▶ _Directions_: Restate word for word the lines of the records below, starting at the line that contains "# Hook: the" and ending at the line that contains "cad_parts[node].hide_render = cad_parts[node].hide_viewport", with both of those lines included and nothing else.

▶ _Source data_:
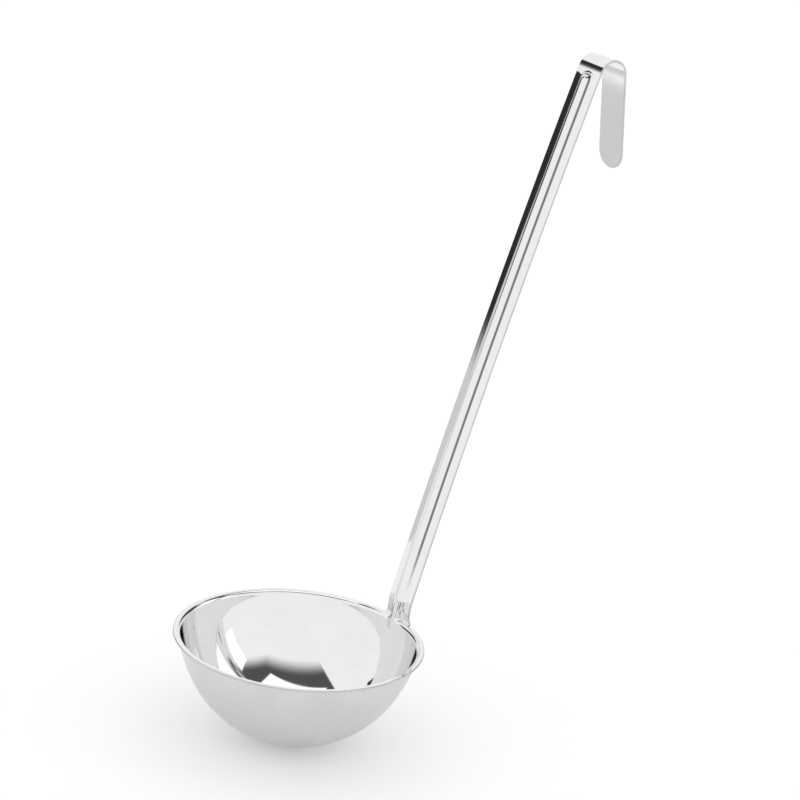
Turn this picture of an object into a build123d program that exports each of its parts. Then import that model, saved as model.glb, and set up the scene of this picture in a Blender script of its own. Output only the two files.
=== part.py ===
from build123d import *

import os
from math import atan, cos, degrees, radians, sin, tan

# A 16 oz soup ladle, pressed from one blank of stainless sheet: bowl, ribbed handle and hook. The rim is
# level, the bowl opens upward and the handle stands on the +X side. The origin is the centre of the hook's
# bend, where the axis of a rail lies when the ladle hangs.

os.makedirs("parts", exist_ok=True)

# Driving dimensions, in millimetres and degrees
sheet = 1.2

bowl_radius = 66.1
lip_width = 2.6
bowl_depth = 58.7
wall_draft = 11.0
bottom_turn = 60.0
lip_bend_radius = 1.2
rim_edge_radius = 0.4

strip_width = 19.0
handle_length = 322.0
low_lean = 15.2
top_lean = 18.6
neck_setback = 1.0
neck_straight = 4.0
neck_radius = 36.0
fold_radius = 0.8

rib_width = 11.4
rib_height = 2.6
rib_foot_radius = 2.9
rib_end_gap = 0.8
nose_drop = 3.6
root_depth = 1.0
nose_turn = 7.0

hook_bend_radius = 8.5
hook_opening = 25.0
tab_length = 55.5


def leaning(point, distance, lean):
    """The point at a distance along a line that leans outward, toward +X, from the vertical."""
    return (point[0] + distance * sin(radians(lean)), point[1] + distance * cos(radians(lean)))


def square_to(point, distance, lean):
    """The point at a distance behind a leaning line, on the side away from the bowl."""
    return (point[0] + distance * cos(radians(lean)), point[1] - distance * sin(radians(lean)))


def bent(point, radius, lean, turn):
    """The end of an arc that starts at a point and leans outward by a further turn."""
    centre = square_to(point, radius, lean)
    return square_to(centre, -radius, lean + turn)


# Places along the handle's front face, seen from the side with the bowl's axis at x = 0 and the rim at 0
rim_radius = bowl_radius + lip_width
foot_point = (rim_radius - neck_setback, 0)
bend_start = leaning(foot_point, neck_straight, 0)
neck_top = bent(bend_start, neck_radius, 0, low_lean)
neck_length = neck_straight + neck_radius * radians(low_lean)
rib_top_margin = rib_width / 2 + rib_end_gap
curved_length = handle_length - neck_length - rib_top_margin
bow_radius = curved_length / radians(top_lean - low_lean)
rib_end = bent(neck_top, bow_radius, low_lean, top_lean - low_lean)
hook_start = leaning(rib_end, rib_top_margin, top_lean)
hook_centre = square_to(hook_start, hook_bend_radius + sheet, top_lean)

# The whole ladle is shifted so that the centre of the hook's bend is the origin
side = Plane(origin=(-hook_centre[0], 0, -hook_centre[1]), x_dir=(1, 0, 0), z_dir=(0, -1, 0))
bowl_axis = Axis((-hook_centre[0], 0, 0), (0, 0, 1))


def across(point, lean):
    """The plane square to the handle at a point: x across the strip, y out of its front face."""
    along = Vector(sin(radians(lean)), 0, cos(radians(lean)))
    return Plane(origin=side.from_local_coords(point), x_dir=(0, 1, 0), z_dir=along)


def facing(point, lean):
    """The plane of the strip's front face at a point: x across the strip, y up the handle."""
    out = Vector(-cos(radians(lean)), 0, sin(radians(lean)))
    return Plane(origin=side.from_local_coords(point), x_dir=(0, -1, 0), z_dir=out)


# The rib's section: a crest arc and two foot arcs that meet at the flank angle
half_rib = rib_width / 2
flank_angle = degrees(2 * atan(rib_height / half_rib))
crest_radius = half_rib / sin(radians(flank_angle)) - rib_foot_radius


def rib_curve(inset):
    """Points of the rib's section from foot to crest, on the front at inset 0 and on the back at the sheet's."""
    foot = rib_foot_radius + inset
    crest = crest_radius - inset
    centre_height = rib_height - crest_radius
    angle = radians(flank_angle)
    half = radians(flank_angle / 2)
    low = (half_rib, -inset)
    low_middle = (half_rib - foot * sin(half), rib_foot_radius - foot * cos(half))
    junction = (crest * sin(angle), centre_height + crest * cos(angle))
    top_middle = (crest * sin(half), centre_height + crest * cos(half))
    return [low, low_middle, junction, top_middle, (0, rib_height - inset)]


def mirrored(points):
    """The same points on the other side of the rib's middle."""
    return [(-x, y) for x, y in points]


# Bowl: one drawn shell with a flared lip, the neck of the handle and the lower end of the rib
wall_lean = radians(90 - wall_draft)
bottom_lean = radians(bottom_turn)
inner_radius = bowl_radius - sheet / cos(radians(wall_draft))
inner_depth = bowl_depth - sheet

# Radii of the wall's two arcs, from where they start and end: across and down, each is a sum of two spans
bottom_across = sin(bottom_lean)
bottom_down = 1 - cos(bottom_lean)
side_across = sin(wall_lean) - sin(bottom_lean)
side_down = cos(bottom_lean) - cos(wall_lean)
spread = bottom_across * side_down - side_across * bottom_down
bottom_radius = (inner_radius * side_down - inner_depth * side_across) / spread
side_radius = (inner_depth * bottom_across - inner_radius * bottom_down) / spread


def wall(outset):
    """The bowl's wall from its middle, below, to its mouth, at a distance outside its inner face."""
    bottom = JernArc((0, -inner_depth - outset), (1, 0), bottom_radius + outset, bottom_turn)
    return bottom, JernArc(bottom @ 1, bottom % 1, side_radius + outset, 90 - wall_draft - bottom_turn)


def arch(inset):
    """The rib's curve from foot to foot, drawn in the current sketch."""
    low, low_middle, junction, _, top = rib_curve(inset)
    far_low, far_low_middle, far_junction, _, _ = mirrored(rib_curve(inset))
    ThreePointArc(low, low_middle, junction)
    ThreePointArc(junction, top, far_junction)
    ThreePointArc(far_junction, far_low_middle, far_low)


def finger(inset, reach):
    """The rib's lower end as a solid finger, from the neck's top down to its nose."""
    _, _, shoulder, shoulder_middle, top = rib_curve(inset)
    root = (shoulder[0] + (shoulder[1] + reach) / tan(radians(flank_angle)), -reach)
    with BuildPart() as form:
        with BuildLine(side) as finger_line:
            ThreePointArc(nose, bent(nose, nose_radius, nose_lean, nose_turn / 2), neck_top)
        with BuildSketch(across(nose, nose_lean)):
            with BuildLine():
                ThreePointArc(shoulder, top, (-shoulder[0], shoulder[1]))
                Polyline((-shoulder[0], shoulder[1]), (-root[0], root[1]), root, shoulder)
            make_face()
        sweep(path=finger_line.line)
        with BuildSketch(across(nose, nose_lean)):
            with BuildLine():
                ThreePointArc(shoulder, shoulder_middle, top)
                Polyline(top, (0, -reach), root, shoulder)
            make_face()
        out = facing(nose, nose_lean)
        revolve(axis=Axis(out.origin, out.z_dir), revolution_arc=180)
    return form.part


# Rib's lower end: it bridges the bend at the rim and ends as a nose on the bowl's inner wall
nose_lean = low_lean - nose_turn
nose_radius = (neck_top[1] + nose_drop) / (sin(radians(low_lean)) - sin(radians(nose_lean)))
nose = bent(neck_top, nose_radius, low_lean, -nose_turn)
with BuildPart() as nose_form:
    add(finger(0, root_depth))
    with BuildSketch(side):
        with BuildLine():
            bottom, side_wall = wall(sheet / 2)
            far = 2 * rim_radius
            Polyline(side_wall @ 1, (far, (side_wall @ 1).Y), (far, -bowl_depth), (0, -bowl_depth), bottom @ 0)
        make_face()
    revolve(axis=bowl_axis, mode=Mode.SUBTRACT)
groove_form = finger(sheet, rim_radius - nose[0] + sheet)

with BuildPart() as bowl:
    with BuildSketch(side) as bowl_section:
        with BuildLine():
            inner_bottom, inner_side = wall(0)
            outer_bottom, outer_side = wall(sheet)
            Line(inner_bottom @ 0, outer_bottom @ 0)
            Line(inner_side @ 1, outer_side @ 1)
        make_face()
        with Locations((inner_radius, 0)):
            Rectangle(rim_radius - inner_radius, sheet, align=(Align.MIN, Align.MAX))
        mouth = bowl_section.vertices().sort_by_distance((inner_radius, 0))[0]
        fillet(mouth, lip_bend_radius + sheet)
        under_lip = bowl_section.vertices().sort_by_distance((bowl_radius, -sheet))[0]
        fillet(under_lip, lip_bend_radius)
        fillet(bowl_section.vertices().group_by(Axis.X)[-1], rim_edge_radius)
    revolve(axis=bowl_axis)
    fold_start = foot_point[0] - fold_radius
    with BuildSketch(side):
        with Locations((fold_start, 0)):
            Rectangle(neck_setback + fold_radius + sheet, sheet, align=(Align.MIN, Align.MAX))
    extrude(amount=strip_width / 2, both=True, mode=Mode.SUBTRACT)
    with BuildSketch(side):
        with BuildLine():
            front_fold = JernArc((fold_start, 0), (1, 0), fold_radius, 90)
            Line(front_fold @ 1, bend_start)
            ThreePointArc(bend_start, bent(bend_start, neck_radius, 0, low_lean / 2), neck_top)
            back_fold = JernArc((fold_start, -sheet), (1, 0), fold_radius + sheet, 90)
            Line(back_fold @ 1, square_to(bend_start, sheet, 0))
            back_middle = square_to(bent(bend_start, neck_radius, 0, low_lean / 2), sheet, low_lean / 2)
            back_top = square_to(neck_top, sheet, low_lean)
            ThreePointArc(square_to(bend_start, sheet, 0), back_middle, back_top)
            Line(front_fold @ 0, back_fold @ 0)
            Line(neck_top, back_top)
        make_face()
    extrude(amount=strip_width / 2, both=True)
    add(nose_form.part)
    add(groove_form, mode=Mode.SUBTRACT)

# Handle: the ribbed strip, bowed a little, whose rib ends in a dome short of the hook
with BuildPart() as handle:
    with BuildLine(side) as handle_line:
        ThreePointArc(neck_top, bent(neck_top, bow_radius, low_lean, (top_lean - low_lean) / 2), rib_end)
    with BuildSketch(across(neck_top, low_lean)):
        with BuildLine():
            arch(0)
            arch(sheet)
            for hand in (1, -1):
                foot = hand * half_rib
                edge = hand * strip_width / 2
                Polyline((foot, 0), (edge, 0), (edge, -sheet), (foot, -sheet))
        make_face()
    sweep(path=handle_line.line)
    with BuildSketch(across(rib_end, top_lean)):
        with BuildLine():
            low, low_middle, junction, top_middle, top = rib_curve(0)
            back_low, back_low_middle, back_junction, back_top_middle, back_top = rib_curve(sheet)
            ThreePointArc(low, low_middle, junction)
            ThreePointArc(junction, top_middle, top)
            Line(top, back_top)
            ThreePointArc(back_top, back_top_middle, back_junction)
            ThreePointArc(back_junction, back_low_middle, back_low)
            Line(back_low, low)
        make_face()
    dome_axis = Axis(across(rib_end, top_lean).origin, facing(rib_end, top_lean).z_dir)
    revolve(axis=dome_axis, revolution_arc=-180)
    with BuildSketch(facing(rib_end, top_lean)):
        with Locations((0, rib_top_margin / 2)):
            Rectangle(strip_width, rib_top_margin)
        Circle(half_rib, mode=Mode.SUBTRACT)
    extrude(amount=-sheet)

# Hook: the flat strip bent back over a rail, with a round-ended tab
tab_lean = top_lean + 180 - hook_opening
bend_middle = square_to(hook_centre, -hook_bend_radius - sheet, top_lean + (180 - hook_opening) / 2)
bend_end = square_to(hook_centre, -hook_bend_radius - sheet, tab_lean)
with BuildPart() as hook:
    with BuildLine(side) as bend_line:
        ThreePointArc(hook_start, bend_middle, bend_end)
    with BuildSketch(across(hook_start, top_lean)):
        with Locations((0, -sheet / 2)):
            Rectangle(strip_width, sheet)
    sweep(path=bend_line.line)
    with BuildSketch(facing(bend_end, tab_lean)):
        straight_length = tab_length - strip_width / 2
        with Locations((0, straight_length / 2)):
            Rectangle(strip_width, straight_length)
        with Locations((0, straight_length)):
            Circle(strip_width / 2)
    extrude(amount=-sheet)

bowl.part.label = "bowl"
handle.part.label = "handle"
hook.part.label = "hook"
export_step(bowl.part, "parts/bowl.step")
export_step(handle.part, "parts/handle.step")
export_step(hook.part, "parts/hook.step")
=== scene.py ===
"""Looks of the soup ladle: one continuous polished sheet, split where the CAD nodes meet.

The sheet's sizes are in millimetres, from the same driving values as the CAD, and become metres in to_mesh.
Drawing coordinates have the bowl's axis at x = 0 and the rim at z = 0. The front of the sheet is the inside
of the bowl and the side of the handle that faces the bowl. Materials and the studio are in metres.
"""

import bpy
import numpy as np
from mathutils import Matrix, Vector


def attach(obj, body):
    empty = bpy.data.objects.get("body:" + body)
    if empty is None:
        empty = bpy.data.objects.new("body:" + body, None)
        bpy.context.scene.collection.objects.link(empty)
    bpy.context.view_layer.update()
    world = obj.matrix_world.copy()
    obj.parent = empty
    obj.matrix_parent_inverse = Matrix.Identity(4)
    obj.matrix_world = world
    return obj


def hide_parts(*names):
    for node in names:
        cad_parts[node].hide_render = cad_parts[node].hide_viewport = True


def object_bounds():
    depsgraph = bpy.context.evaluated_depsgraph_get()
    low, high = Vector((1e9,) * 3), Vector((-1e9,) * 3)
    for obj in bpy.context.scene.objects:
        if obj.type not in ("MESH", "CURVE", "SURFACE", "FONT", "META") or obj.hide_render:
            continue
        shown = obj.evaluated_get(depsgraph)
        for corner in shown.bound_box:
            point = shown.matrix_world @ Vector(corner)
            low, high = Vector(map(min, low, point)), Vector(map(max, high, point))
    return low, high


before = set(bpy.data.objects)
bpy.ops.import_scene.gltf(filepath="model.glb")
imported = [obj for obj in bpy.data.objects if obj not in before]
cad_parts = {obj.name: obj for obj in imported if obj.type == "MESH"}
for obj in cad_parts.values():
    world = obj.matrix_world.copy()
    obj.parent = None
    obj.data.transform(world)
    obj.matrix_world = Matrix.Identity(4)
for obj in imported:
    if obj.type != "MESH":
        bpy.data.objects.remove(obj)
cad_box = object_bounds()

MM = 0.001
TINY = 1e-12

# Driving dimensions in millimetres, and angles
SHEET = 1.2
RIM_RADIUS = 68.7
BOWL_RADIUS = 66.1
BOWL_DEPTH = 58.7
WALL_DRAFT = np.radians(11.0)
BOTTOM_TURN = np.radians(60.0)
ROLL_RADIUS = 2.4
FOLD_RADIUS = 0.8
NECK_SETBACK = 1.0
EDGE_RADIUS = 0.4
FILLET_RADIUS = 3.0
STRIP_WIDTH = 19.0
HANDLE_LENGTH = 322.0
LOW_LEAN = np.radians(15.2)
TOP_LEAN = np.radians(18.6)
NECK_STRAIGHT = 4.0
NECK_RADIUS = 36.0
RIB_WIDTH = 11.4
RIB_HEIGHT = 2.6
RIB_FOOT_RADIUS = 2.9
RIB_END_GAP = 0.8
HOOK_BEND_RADIUS = 8.5
HOOK_TURN = np.radians(155.0)
TAB_LENGTH = 55.5

# How far beside the strip its fold fades into the lip, and its least share, which keeps radii finite
FOLD_FADE = 6.0
LEAST_FOLD = 1e-5

# The rib's lower end. Its line leaves the handle's at its top, turns, and reaches the bowl's wall at its
# foot. The top is measured from the fold, and the foot and the start of its rounding from the roll-over.
NOSE_TOP = 10.0
NOSE_TURN = np.radians(7.0)
NOSE_FOOT = -9.0
NOSE_START = -2.6
NOSE_BLUNTNESS = 1.35

# How far the hook's bend is eased into the straight strip
BEND_EASE = 2.0

# The shading of the flats beside the rib: how far it leans away from the rib, over what length it comes in
# past the neck, and how far inside the rib's edge and over what width it comes in across
DISH = np.radians(9.0)
DISH_START = 45.0
DISH_INSET = 1.5
DISH_WIDTH = 2.5

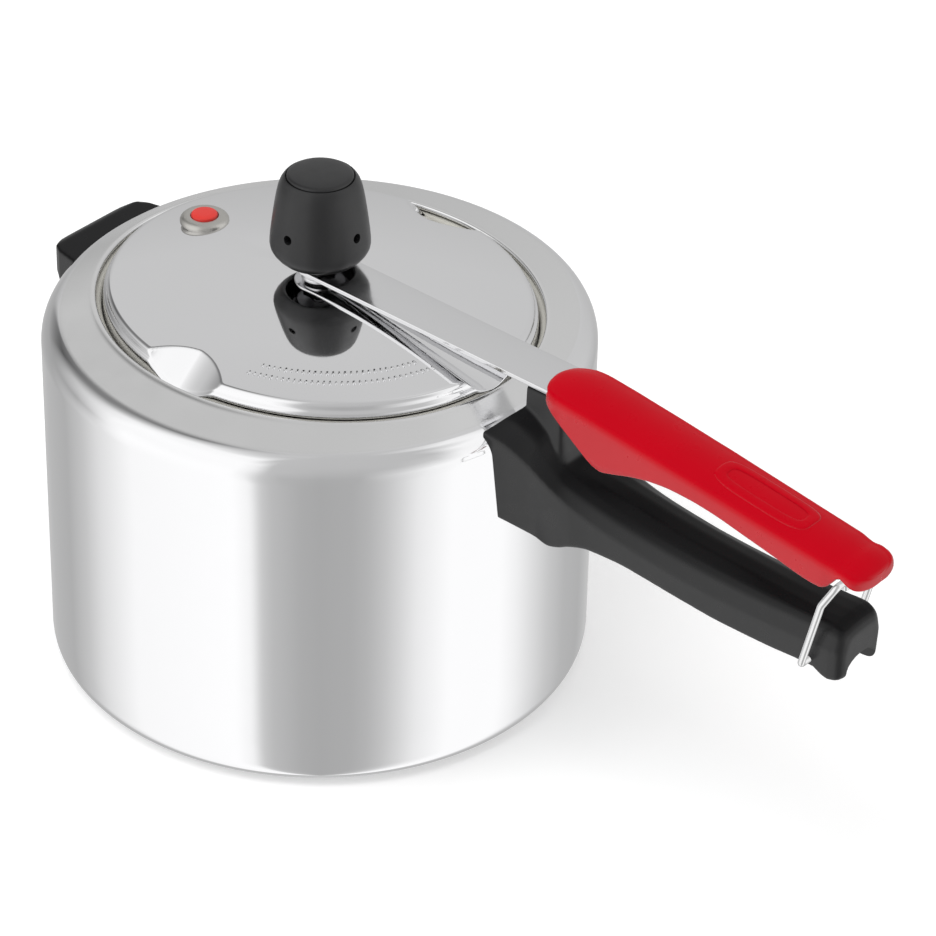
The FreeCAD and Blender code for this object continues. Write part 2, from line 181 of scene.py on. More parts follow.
def boolean(ob, cutters, kind="DIFFERENCE"):
    for c in cutters:
        m = ob.modifiers.new("cut", "BOOLEAN")
        m.operation = kind
        m.solver = "EXACT"
        m.object = c
    applyModifiers(ob)
    for c in cutters:
        bpy.data.objects.remove(c)
    return ob


def box(name, lo, hi):
    x0, y0, z0 = lo
    x1, y1, z1 = hi
    v = [(x0, y0, z0), (x1, y0, z0), (x1, y1, z0), (x0, y1, z0), (x0, y0, z1), (x1, y0, z1), (x1, y1, z1),
         (x0, y1, z1)]
    f = [(0, 3, 2, 1), (4, 5, 6, 7), (0, 1, 5, 4), (1, 2, 6, 5), (2, 3, 7, 6), (3, 0, 4, 7)]
    return addMesh(name, v, f, False)


def rod(name, a, b, r, seg=32):
    return tube(name, [Vector(a), Vector(b)], r, seg)


def node(tree, kind, settings=None, links=None):
    n = tree.nodes.new(kind)
    for key, value in (settings or {}).items():
        if key in n.inputs:
            n.inputs[key].default_value = value
        else:
            setattr(n, key, value)
    for key, source in (links or {}).items():
        tree.links.new(source, n.inputs[key])
    return n


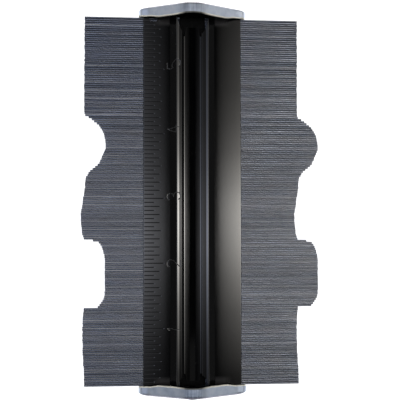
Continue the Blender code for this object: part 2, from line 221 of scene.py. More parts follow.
def sheet_path():
    """The sheet's outer face from the left edge to the right."""
    return half_path(-1)[::-1] + half_path(1)


tongue_setback = {1: 0.0068, -1: 0.0046}
flare_length = {1: 0.0103, -1: 0.0075}
tongue_taper = 0.0004
flare_mouth = 0.0073
flare_power = 0.65
slit_width = 0.0007
flare_steps = 16
hole_radius = 0.0018
hole_from_side = 0.00415
hole_from_end = 0.00273
hole_sides = 48


def end_notch(end):
    """The opening at one end of the trough: a slit on each side of a tongue, flaring to the end."""
    inner = trough_half_width - slit_width / 2
    outer = trough_half_width + slit_width / 2
    start = casing_end - flare_length[end]
    half = [(inner - tongue_taper, casing_end - tongue_setback[end]), (inner, start)]
    for step in range(flare_steps + 1):
        share = step / flare_steps
        spread = (flare_mouth - outer) * share**flare_power
        half.append((outer + spread, start + flare_length[end] * share))
    half.append((flare_mouth, casing_end + sheet))
    outline = half + [(-x, y) for x, y in reversed(half)]
    return drawn_out("notch", [(x, end * y) for x, y in outline], 0, 2 * crest_z, upright=True)


def pressed_sheet(name):
    """One stamping about the middle of the slot: section, trough ends and hanging hole."""
    outer = sheet_path()
    inner = shifted(outer, -sheet)
    for path in (outer, inner):
        for end in (0, -1):
            path[end] = (*path[end][:2], sheet_edge_radius)
    outline = bent(outer + inner[::-1], longest=arc_step)
    stamping = drawn_out(name, outline, -casing_end, casing_end)
    turns = [2 * math.pi * n / hole_sides for n in range(hole_sides)]
    hole_x = hole_from_side - casing_half_width
    hole_y = casing_end - hole_from_end
    ring = [(hole_x + hole_radius * math.cos(a), hole_y + hole_radius * math.sin(a)) for a in turns]
    hole = drawn_out("hole", ring, 0, 2 * crest_z, upright=True)
    carve(stamping, [end_notch(1), end_notch(-1), hole])
    return stamping


inch = 0.0254
divisions = 16
scale_shift = 0.00085
tick_from_edge = 0.0004
tick_reach = {16: 0.0084, 8: 0.0073, 4: 0.0068, 2: 0.0068, 1: 0.0047}
tick_run_out = 0.0005
groove_half_width = 0.00021
groove_lip_share = 0.5
groove_lip_slope = 0.12
groove_depth = 0.00006
above_sheet = 0.0001
above_face = 0.000001
stroke_step = 0.0002
numeral_height = 0.0049
numeral_width = 0.0029
numeral_foot_x = -0.00495
numeral_drift = {1: 0, 2: 0, 3: 0.0007, 4: 0.0014, 5: 0.0013}
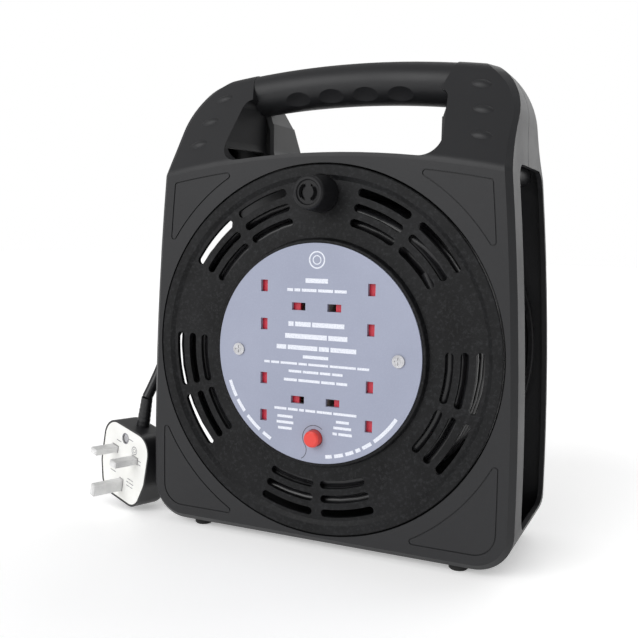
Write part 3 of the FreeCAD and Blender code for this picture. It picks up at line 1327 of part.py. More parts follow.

▶ _Task response_:
# Hook: the flat strip bent back over a rail, with a round-ended tab
tab_lean = top_lean + 180 - hook_opening
bend_middle = square_to(hook_centre, -hook_bend_radius - sheet, top_lean + (180 - hook_opening) / 2)
bend_end = square_to(hook_centre, -hook_bend_radius - sheet, tab_lean)
with BuildPart() as hook:
    with BuildLine(side) as bend_line:
        ThreePointArc(hook_start, bend_middle, bend_end)
    with BuildSketch(across(hook_start, top_lean)):
        with Locations((0, -sheet / 2)):
            Rectangle(strip_width, sheet)
    sweep(path=bend_line.line)
    with BuildSketch(facing(bend_end, tab_lean)):
        straight_length = tab_length - strip_width / 2
        with Locations((0, straight_length / 2)):
            Rectangle(strip_width, straight_length)
        with Locations((0, straight_length)):
            Circle(strip_width / 2)
    extrude(amount=-sheet)

bowl.part.label = "bowl"
handle.part.label = "handle"
hook.part.label = "hook"
export_step(bowl.part, "parts/bowl.step")
export_step(handle.part, "parts/handle.step")
export_step(hook.part, "parts/hook.step")
=== scene.py ===
"""Looks of the soup ladle: one continuous polished sheet, split where the CAD nodes meet.

The sheet's sizes are in millimetres, from the same driving values as the CAD, and become metres in to_mesh.
Drawing coordinates have the bowl's axis at x = 0 and the rim at z = 0. The front of the sheet is the inside
of the bowl and the side of the handle that faces the bowl. Materials and the studio are in metres.
"""

import bpy
import numpy as np
from mathutils import Matrix, Vector


def attach(obj, body):
    empty = bpy.data.objects.get("body:" + body)
    if empty is None:
        empty = bpy.data.objects.new("body:" + body, None)
        bpy.context.scene.collection.objects.link(empty)
    bpy.context.view_layer.update()
    world = obj.matrix_world.copy()
    obj.parent = empty
    obj.matrix_parent_inverse = Matrix.Identity(4)
    obj.matrix_world = world
    return obj


def hide_parts(*names):
    for node in names:
        cad_parts[node].hide_render = cad_parts[node].hide_viewport = True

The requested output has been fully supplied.